The second issue, which is more practical, is that the type of dent corn the US grows is not particularly suitable for foodstuffs, anyway. What exactly does your professor propose to make out of this corn to feed the third world? Tortillas? It seems hopelessly naive, particularly in light of the cultural mores of various peoples. Many of them don't want western foods, even if they are starving (this happened with US corn when the Irish potato famine hit in the mid 1800s -- the Irish were starving, but they rejected it). Here is the US, even WE don't eat most of it!! Most of it in the US (55%) is fed to livestock. Around 30% is turned to ethanol. The remainder, a very small fraction, is turned into high fructose corn syrup and corn oil -- hardly what one could call healthy foods. And subsidies have made this type of corn artificially profitable. We never would have had so much corn without the subsidies in the first place. Without subsidies, the midwest would basically be farms with pasture animals grazing on rotations of wheat, corn, barley, oats, etc. That's the type of agricultural system that Pollan wants to return to, but is hoping the government can turn it around. The government is the reason we no longer have it.

The third issue is nutritional. Foreign countries need regional and local food systems, from a nutritional perspective. And so do we. Even the golden rice purported to help vitamin A deficiency seems sketchy to me. In the context of a poor diet, I'm skeptical that third world children would have the necessary cellular machinery to convert beta carotene to vitamin A from the golden rice. To really solve the vitamin A problem, they need some local, pastured animal- based agriculture. The idea that the US should "feed the world with grains" and that "organic means starvation" are both ideas that come straight from the Earl Butz years (does Pollan point this out in his book? He should.) Our food system is very centralized and quite socialized. And it's been a miserable failure from a nutritional standpoint for the United States, with record rates of diabetes and type II diabetes (check Good Calories Bad Calories, which strongly links these issues to the foods we now grow). Here are more good sources for nutritional problems with corn products, at least in the context of how they are currently produced: http://wholehealthsource.blogspot.com/search?q=corn

I believe I've read the corn chapter in Pollan's book, and I don't believe I remember him mentioning that traditional cultures that grew corn fermented it to rid it of the toxins.
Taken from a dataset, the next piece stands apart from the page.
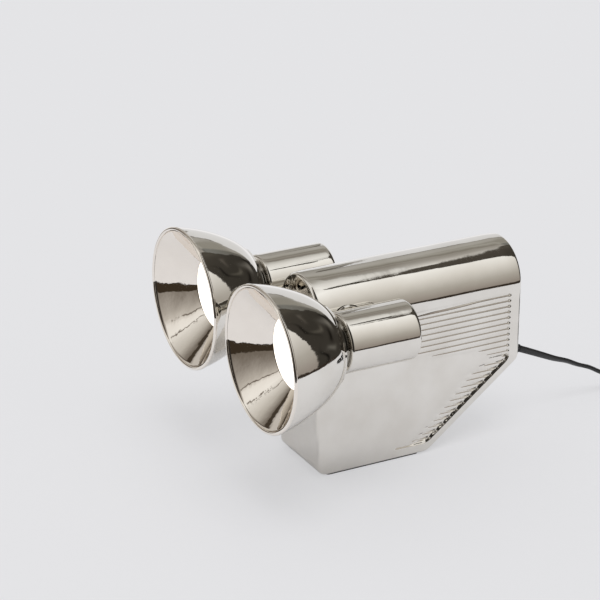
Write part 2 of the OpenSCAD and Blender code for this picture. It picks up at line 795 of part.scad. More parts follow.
module plug_body() {
    w = plug_w / 2;
    back = w * 0.42;
    h = plug_h;
    color(black) difference() {
        union() {
            intersection() {
                translate([plug_face_x, plug_y, 0]) linear_extrude(height = h)
                    polygon(rounded([[0, -w], [plug_l * 0.45, -w], [plug_l, -back],
                        [plug_l, back], [plug_l * 0.45, w], [0, w]],
                        [lip_r, w / 3, back / 2, back / 2, w / 3, lip_r]));
                translate([plug_face_x - overrun, plug_y, 0]) rotate([90, 0, 90])
                    linear_extrude(height = plug_l + overrun * 2)
                        polygon(rounded([[-w, 0], [w, 0], [w, h], [-w, h]], [for (i = [0:3]) h * 0.2]));
            }
            translate([plug_back_x, plug_y, h / 2]) rotate([0, 90, 0])
                cylinder(h = plug_relief_l, r1 = h * 0.42, r2 = cord_w * 0.62);
            for (y = [-1, 1])
                plug_pin(y * pin_gap / 2, pin_tip_x, plug_face_x + pin_sink, pin_r * sleeve_share);
        }
        for (i = [0:3]) translate([plug_back_x + (i + 0.7) * plug_relief_l / 5, plug_y, h / 2])
            rotate([0, 90, 0]) difference() {
                cylinder(h = plug_relief_l / 10, r = h / 2);
                translate([0, 0, -overrun]) cylinder(h = overrun * 3, r = cord_w * 0.56);
            }
        for (y = [-1, 1])
            plug_pin(y * pin_gap / 2, pin_tip_x - pin_l, plug_face_x + pin_sink, pin_r * shank_share);
    }
}

module plug_pins() {
    color(brass) for (y = [-1, 1]) {
        plug_pin(y * pin_gap / 2, plug_face_x - pin_l + pin_r, pin_tip_x, pin_r);
        plug_pin(y * pin_gap / 2, pin_tip_x, plug_face_x + pin_sink, pin_r * shank_share);
        translate([plug_face_x - pin_l + pin_r, plug_y + y * pin_gap / 2, plug_h / 2]) sphere(r = pin_r);
    }
}

// Heads. The bell's outer radius falls from the rim to the neck; s runs from 0 to 1
bell_rim_curve = 1.88;
bell_neck_curve = 1.29;

function bell_at(s) =
    [bell_neck_r + (bell_r - bell_neck_r) * pow(1 - pow(s, bell_neck_curve), 1 / bell_rim_curve), s * bell_l];

bell_steps = 20;
bell_shares = [for (i = [0:bell_steps]) 1 - pow(1 - i / bell_steps, 1.6)];
bell_front_share = lip_r / bell_l;

function inside_bell(s) =
    let (a = bell_at(max(0, s - 0.01)), b = bell_at(min(1, s + 0.01)), n = unit([b.y - a.y, a.x - b.x]))
    bell_at(s) - n * bell_wall;

module bell(side) {
    end_y = bell_l - bell_end_t;
    behind_lip = [for (s = bell_shares) if (s > bell_front_share) s];
    outer = [for (s = behind_lip) bell_at(s)];
    inner = [for (s = behind_lip) if (inside_bell(s).y < end_y - lip_r) inside_bell(s)];
    last = inner[len(inner) - 1];
    start = bell_at(bell_front_share);
    color(platinum) turned(side) polygon(concat(
        [[start.x - bell_wall, start.y], start], outer,
        [[nose_r, bell_l], [nose_r, end_y], [min(last.x, bell_neck_r * 1.2), end_y]],
        [for (i = [len(inner) - 1:-1:0]) inner[i]]));
}

lip_steps = 8;

// The reflector: a rolled lip on the bell's edge, a straight cone, and a seat behind it for the lens
module reflector(side) {
    lip = [bell_r - lip_r, lip_r];
    mouth = [bell_r - lip_r * 2, lip_r];
    throat = [lens_r, cone_l];
    run = unit(throat - mouth);
    back = [-run.y, run.x] * -cone_t;
    seat = lens_r + lip_r / 2;
    seat_end = lens_y + lens_t + carrier_t * 2;
    color(platinum) turned(side) polygon(concat(
        [for (i = [0:lip_steps]) lip - lip_r * [cos(180 * i / lip_steps), sin(180 * i / lip_steps)]],
        [[bell_r - lip_r * 1.9, lip_r]],
        [mouth + back + run * lip_r * 2, [seat + cone_t, cone_l - lip_r / 4],
         [seat + cone_t, seat_end], [seat, seat_end], [seat, cone_l], throat]));
}

module lens(side) {
    seat = lens_r + lip_r / 2;
    color(opal) turned(side)
        polygon([[0, lens_y], [seat, lens_y], [seat, lens_y + lens_t], [0, lens_y + lens_t]]);
}

module lens_clip(side) {
    seat = lens_r + lip_r / 2;
    y = lens_y + lens_t;
    color(steel) turned(side)
        polygon([[bulb_r, y], [seat, y], [seat, y + carrier_t], [bulb_r, y + carrier_t]]);
}

// The collar: its nose goes through the bell's end wall, its middle is the groove, its skirt is in the can
module collar(side) {
    nose_y = bell_l - bell_end_t - nut_t * 2;
    color(platinum) turned(side) polygon([
        [nose_bore_r, nose_y], [nose_r, nose_y], [nose_r, neck_y], [collar_r, neck_y],
        [collar_r, collar_end_y], [collar_bore_r, collar_end_y], [collar_bore_r, can_y],
        [nose_bore_r, can_y - carrier_t]]);
}

module collar_nut(side) {
    y = bell_l - bell_end_t - nut_t;
    color(steel) difference() {
        turned(side)
            polygon([[nose_r, y], [nose_r * 1.4, y], [nose_r * 1.4, y + nut_t], [nose_r, y + nut_t]]);
        for (a = [0:90:270]) translate([side * head_x, rim_y + y, head_h]) rotate([0, a, 0])
            translate([nose_r * 1.25, 0, 0]) cube([nose_r * 0.4, nut_t * 0.8, nut_t], center = true);
    }
}

module can(side) {
    end_y = can_y + can_l;
    bore = collar_r;
    mid = can_in_r;
    outline = rounded([[bore, can_y], [can_r, can_y], [can_r, end_y], [0, end_y], [0, end_y - can_wall],
        [mid, end_y - can_wall], [mid, collar_end_y], [bore, collar_end_y]],
        [0, can_front_r, can_edge_r, 0, 0, can_front_r, 0, 0]);
    color(platinum) difference() {
        union() {
            turned(side) polygon(outline);
            pivot_bar(side, boss_face, head_x - can_in_r, seat_r - lip_r);
            pivot_bar(side, head_x - can_r + can_wall / 2, boss_end, nut_w * 0.6);
        }
        pivot_bar(side, boss_face - overrun, boss_end + overrun, tube_r);
    }
}

carrier_y = collar_end_y;
carrier_r = can_in_r - rub_gap;
skirt_r = (collar_bore_r + collar_r) / 2;
flange_r = (holder_r + holder_flange_r) / 2;
carrier_screw_r = base_screw_r / 2;

// Holes or screws through the carrier: two hold the holder's flange, two go into the collar's skirt
module carrier_holes(side, y0, y1, grow) {
    translate([side * head_x, rim_y + y0, head_h]) rotate([-90, 0, 0])
        for (a = [90, 270]) rotate([0, 0, a]) {
            translate([flange_r, 0, 0]) cylinder(h = y1 - y0, r = carrier_screw_r * grow);
            rotate([0, 0, 45]) translate([skirt_r, 0, 0]) cylinder(h = y1 - y0, r = carrier_screw_r * grow);
        }
}

module carrier(side) {
    color(steel) difference() {
        turned(side) polygon([[holder_r, carrier_y], [carrier_r, carrier_y],
            [carrier_r, carrier_y + carrier_t], [holder_r, carrier_y + carrier_t]]);
        carrier_holes(side, carrier_y - overrun, carrier_y + carrier_t + overrun, 1);
    }
}

module carrier_screws(side) {
    y = carrier_y + carrier_t;
    color(steel) {
        carrier_holes(side, carrier_y, y, 1);
        carrier_holes(side, y, y + carrier_screw_r, 1.8);
    }
}

module holder(side) {
    y = bulb_end_y;
    flange_y = carrier_y - carrier_t;
    color(white_ceramic) difference() {
        turned(side) polygon([[0, y], [holder_r, y], [holder_r, flange_y], [holder_flange_r, flange_y],
            [holder_flange_r, carrier_y], [holder_r, carrier_y], [holder_r, y + holder_l],
            [0, y + holder_l]]);
        bulb_pin_bars(side, y - overrun, y + bulb_pin_l, bulb_pin_r);
    }
}

module bulb_pin_bars(side, y0, y1, r) {
    for (z = [-1, 1]) translate([side * head_x, rim_y + y0, head_h + z * bulb_pin_gap / 2])
        rotate([-90, 0, 0]) cylinder(h = y1 - y0, r = r);
}

module bulb(side) {
    taper_y = bulb_end_y - bulb_base_l;
    color(opal) {
        turned(side) polygon([[0, bulb_y + lip_r / 2], [bulb_r * 0.86, bulb_y + lip_r / 2],
            [bulb_r * 0.9, bulb_y], [bulb_r, bulb_y], [bulb_r, bulb_y + lip_r * 2],
            [bulb_r * 0.9, bulb_y + (taper_y - bulb_y) * 0.45],
            [bulb_r * 0.72, bulb_y + (taper_y - bulb_y) * 0.8],
            [bulb_base_r, taper_y], [bulb_base_r, bulb_end_y], [0, bulb_end_y]]);
        bulb_pin_bars(side, bulb_end_y, bulb_end_y + bulb_pin_l * 0.5, bulb_pin_r * 0.6);
        bulb_pin_bars(side, bulb_end_y + bulb_pin_l * 0.5, bulb_end_y + bulb_pin_l, bulb_pin_r);
    }
}

module pivot_tube(side) {
    color(steel) difference() {
        pivot_bar(side, tube_in, tube_out, tube_r);
        pivot_bar(side, tube_in - overrun, tube_out + overrun, tube_bore_r);
    }
}

module friction_washer(side) {
    color(nylon) difference() {
        pivot_bar(side, flange_out + rub_gap, boss_face, bush_r * 1.5);
        pivot_bar(side, flange_out - overrun, boss_face + overrun, tube_r);
    }
}

module lock_nut(side, x) {
    color(steel) difference() {
        pivot_bar(side, x, x + nut_t, nut_w / sqrt(3), 6);
        pivot_bar(side, x - overrun, x + nut_t + overrun, tube_r);
    }
}

module spring_washer(side) {
    color(steel) difference() {
        pivot_bar(side, spring_in, seat_in - rub_gap, bush_r * 1.3);
        pivot_bar(side, spring_in - overrun, seat_in + overrun, tube_r);
    }
}

// Lead from the pivot tube's inner end, through the tube and round to the back of the holder
module head_lead(side) {
    back = rim_y + bulb_end_y + holder_l;
    bend_r = lead_r * 3;
    loop_y = back + bend_r * 3.6;
    start = [side * tube_in, pivot_y, head_h];
    out = [side * (tube_out + bend_r * 1.1), pivot_y, head_h];
    far = [out.x, loop_y, head_h];
    turn = [side * (head_x + bend_r * 1.4), loop_y, head_h];
    down = [turn.x, back, head_h];
    color(black) lead(bent([start, out, far, turn, down], bend_r, 4), lead_r, [side, 0, 0], [0, -1, 0]);
}

body_shell();
base_plate();
felt_pad();
clamp_bars();
base_screws();
terminal_block();
terminal_screws();
cord_clamp();
clamp_screws();
inner_cord();
feed(1);  // right_feed
feed(-1);  // left_feed
bush(1);  // right_bush
bush(-1);  // left_bush
strain_relief();
cord();
cord_coil();
coil_tie();
switch_base();
switch_cover();
switch_screws();
switch_rocker();
plug_body();
plug_pins();
bell(1);  // right_bell
reflector(1);  // right_reflector
lens(1);  // right_lens
lens_clip(1);  // right_lens_clip
collar(1);  // right_collar
collar_nut(1);  // right_collar_nut
can(1);  // right_can
carrier(1);  // right_carrier
carrier_screws(1);  // right_carrier_screws
holder(1);  // right_holder
bulb(1);  // right_bulb
pivot_tube(1);  // right_pivot_tube
friction_washer(1);  // right_washer
lock_nut(1, boss_end);  // right_can_nut
spring_washer(1);  // right_spring_washer
lock_nut(1, spring_in - nut_t);  // right_pivot_nut
head_lead(1);  // right_lead
bell(-1);  // left_bell
reflector(-1);  // left_reflector
lens(-1);  // left_lens
lens_clip(-1);  // left_lens_clip
collar(-1);  // left_collar
collar_nut(-1);  // left_collar_nut
can(-1);  // left_can
carrier(-1);  // left_carrier
carrier_screws(-1);  // left_carrier_screws
holder(-1);  // left_holder
bulb(-1);  // left_bulb
pivot_tube(-1);  // left_pivot_tube
friction_washer(-1);  // left_washer
lock_nut(-1, boss_end);  // left_can_nut
spring_washer(-1);  // left_spring_washer
lock_nut(-1, spring_in - nut_t);  // left_pivot_nut
head_lead(-1);  // left_lead
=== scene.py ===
import json

import bmesh
import bpy
import numpy as np
from mathutils import Matrix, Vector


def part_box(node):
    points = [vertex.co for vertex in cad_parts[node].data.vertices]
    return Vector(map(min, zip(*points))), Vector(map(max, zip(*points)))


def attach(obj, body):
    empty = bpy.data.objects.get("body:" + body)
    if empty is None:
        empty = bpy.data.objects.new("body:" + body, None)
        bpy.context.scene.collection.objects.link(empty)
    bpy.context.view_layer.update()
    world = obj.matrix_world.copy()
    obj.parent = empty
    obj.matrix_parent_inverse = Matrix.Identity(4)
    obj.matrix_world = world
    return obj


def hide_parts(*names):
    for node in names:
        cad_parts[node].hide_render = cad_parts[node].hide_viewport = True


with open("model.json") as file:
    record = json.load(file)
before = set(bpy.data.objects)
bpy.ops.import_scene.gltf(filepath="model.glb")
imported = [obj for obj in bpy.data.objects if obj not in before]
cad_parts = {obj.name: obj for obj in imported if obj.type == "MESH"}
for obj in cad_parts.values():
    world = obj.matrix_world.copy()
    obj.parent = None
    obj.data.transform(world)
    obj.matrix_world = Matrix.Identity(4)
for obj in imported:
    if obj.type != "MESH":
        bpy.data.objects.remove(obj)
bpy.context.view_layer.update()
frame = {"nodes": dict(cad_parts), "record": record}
nodes = frame["nodes"]
mm = 0.001
weldDistance = 2e-6  # metres: points closer than this are one
sliverLength = 1e-7  # metres: edges shorter than this are dropped
print("frame loaded:", len(nodes), "nodes")


camera = {
    "place": (1.5215, -0.8766, 0.8736),
    "right": (0.4714, 0.8819, 0.0052),
    "up": (-0.3452, 0.1791, 0.9213),
    "back": (0.8115, -0.4361, 0.3889),
    "lens": 141.4, "sensor": 36,  # mm
    "farthest": 50,  # metres
}


def addCamera(values):
    data = bpy.data.cameras.new("photoCamera")
    data.lens = values["lens"]
    data.sensor_width = values["sensor"]
    data.clip_end = values["farthest"]
    obj = bpy.data.objects.new("photoCamera", data)
    axes = np.column_stack([values["right"], values["up"], values["back"], values["place"]])
    obj.matrix_world = Matrix(np.vstack([axes, [0, 0, 0, 1]]).tolist())
    bpy.context.scene.collection.objects.link(obj)
    bpy.context.scene.camera = obj


addCamera(camera)
bpy.context.scene.view_settings.view_transform = "Standard"


def linkMesh(name, points, faces):
    # points in mm, one row of three each; faces as lists of point numbers
    mesh = bpy.data.meshes.new(name)
    mesh.from_pydata((np.asarray(points) * mm).tolist(), [], faces)
    work = bmesh.new()
    work.from_mesh(mesh)
    bmesh.ops.remove_doubles(work, verts=work.verts, dist=weldDistance)
    bmesh.ops.dissolve_degenerate(work, edges=work.edges, dist=sliverLength)
    bmesh.ops.recalc_face_normals(work, faces=work.faces)
    work.to_mesh(mesh)
    work.free()
    mesh.polygons.foreach_set("use_smooth", np.ones(len(mesh.polygons), bool))
    obj = bpy.data.objects.new(name, mesh)
    bpy.context.scene.collection.objects.link(obj)
    return obj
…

I don't know why on earth anyone would want to force this type of agricultural product on the third world. And indeed, doing so already fosters a great deal of resentment from them.
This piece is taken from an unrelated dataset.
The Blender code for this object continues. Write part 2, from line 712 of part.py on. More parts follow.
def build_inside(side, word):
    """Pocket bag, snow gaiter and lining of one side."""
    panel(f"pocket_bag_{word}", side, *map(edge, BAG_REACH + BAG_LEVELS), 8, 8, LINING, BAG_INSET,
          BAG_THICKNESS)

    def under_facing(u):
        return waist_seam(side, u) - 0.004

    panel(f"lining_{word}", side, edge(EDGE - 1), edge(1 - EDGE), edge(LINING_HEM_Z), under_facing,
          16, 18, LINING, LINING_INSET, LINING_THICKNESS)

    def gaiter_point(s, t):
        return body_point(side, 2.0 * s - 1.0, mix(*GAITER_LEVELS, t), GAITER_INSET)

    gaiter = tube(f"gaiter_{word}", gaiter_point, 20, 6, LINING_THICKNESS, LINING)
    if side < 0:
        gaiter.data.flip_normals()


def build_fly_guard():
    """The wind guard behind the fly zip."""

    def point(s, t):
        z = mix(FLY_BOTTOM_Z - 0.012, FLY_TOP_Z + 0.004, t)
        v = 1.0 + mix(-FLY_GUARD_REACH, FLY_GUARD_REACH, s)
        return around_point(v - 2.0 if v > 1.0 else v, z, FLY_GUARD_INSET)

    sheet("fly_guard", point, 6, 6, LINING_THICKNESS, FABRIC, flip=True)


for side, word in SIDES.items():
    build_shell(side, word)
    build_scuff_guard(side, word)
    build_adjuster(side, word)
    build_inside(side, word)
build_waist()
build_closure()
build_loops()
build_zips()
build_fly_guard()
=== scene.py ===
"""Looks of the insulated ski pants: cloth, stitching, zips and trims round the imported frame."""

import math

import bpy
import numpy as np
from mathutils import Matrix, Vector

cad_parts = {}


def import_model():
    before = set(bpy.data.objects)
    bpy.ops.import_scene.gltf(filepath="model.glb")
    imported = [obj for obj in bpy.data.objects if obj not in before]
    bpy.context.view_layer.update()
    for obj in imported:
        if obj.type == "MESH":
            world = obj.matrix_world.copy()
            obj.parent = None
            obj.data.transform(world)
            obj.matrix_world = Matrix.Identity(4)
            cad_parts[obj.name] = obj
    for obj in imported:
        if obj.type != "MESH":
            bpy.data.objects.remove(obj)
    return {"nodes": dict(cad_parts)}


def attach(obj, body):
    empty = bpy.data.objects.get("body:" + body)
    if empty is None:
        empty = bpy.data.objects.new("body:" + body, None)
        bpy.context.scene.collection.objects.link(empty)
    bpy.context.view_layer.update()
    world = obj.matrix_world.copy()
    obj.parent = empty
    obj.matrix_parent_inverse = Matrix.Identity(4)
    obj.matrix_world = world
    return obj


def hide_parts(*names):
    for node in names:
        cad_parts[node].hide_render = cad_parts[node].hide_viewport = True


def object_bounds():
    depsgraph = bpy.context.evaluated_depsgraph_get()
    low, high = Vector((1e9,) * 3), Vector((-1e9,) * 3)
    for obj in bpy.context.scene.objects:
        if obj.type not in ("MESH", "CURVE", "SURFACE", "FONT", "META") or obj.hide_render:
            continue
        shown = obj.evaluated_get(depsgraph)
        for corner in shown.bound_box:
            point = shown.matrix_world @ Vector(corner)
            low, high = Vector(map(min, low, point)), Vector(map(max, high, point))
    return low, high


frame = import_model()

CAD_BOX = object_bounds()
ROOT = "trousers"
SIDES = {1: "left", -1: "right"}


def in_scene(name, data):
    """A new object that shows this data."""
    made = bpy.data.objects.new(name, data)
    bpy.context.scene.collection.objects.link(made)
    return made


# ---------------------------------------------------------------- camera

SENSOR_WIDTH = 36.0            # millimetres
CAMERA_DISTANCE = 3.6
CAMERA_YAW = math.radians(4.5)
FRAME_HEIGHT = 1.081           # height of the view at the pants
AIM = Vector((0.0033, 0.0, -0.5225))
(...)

There are also a number of factors to determine. Even if this were a worthy goal (which I don't agree with at all from a political perspective) and we were to divert all corn to the third world through some sort of centralized government program, we would then have to create a lot of new pasture land here in the US to cover the beef that would not be fed with corn, roughly another 13 million acres (check one of my previous posts on this). That's not something I trust a government to try to figure out.

Frankly, I do think you need to state your opinions in your paper -- whatever they are -- politely. I've disagreed with teachers strongly in the past, and so long as my reasoning was good, I didn't have too many problems. (Once I was asked to write a paper on affirmative action in my Christian college and I made the case against it but it wasn't received well by my professor. However, I got a B-, which was still decent.)
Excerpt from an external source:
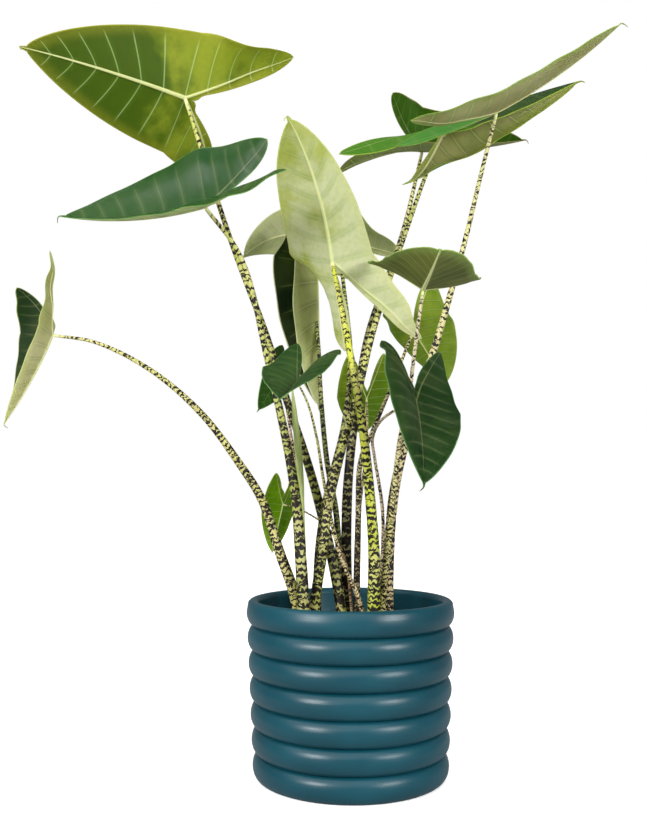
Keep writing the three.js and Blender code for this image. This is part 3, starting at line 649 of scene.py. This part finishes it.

Obviously if you feel your grade is very much in jeopardy I would just toe the line for the higher value of your grade. I guess you have to decide what means more to you -- the grade or intellectual honesty. There are any number of holes with the idea of trying to feed other countries with corn. Honestly.

 
At February 18, 2009 8:20 AM , Blogger Monica said...

Oh, and I meant record rates of *obesity* and Type II diabetes. :)

 
At February 23, 2009 8:01 AM , Blogger Joshua said...

Thank you so much Monica!!! Wonderful post!!!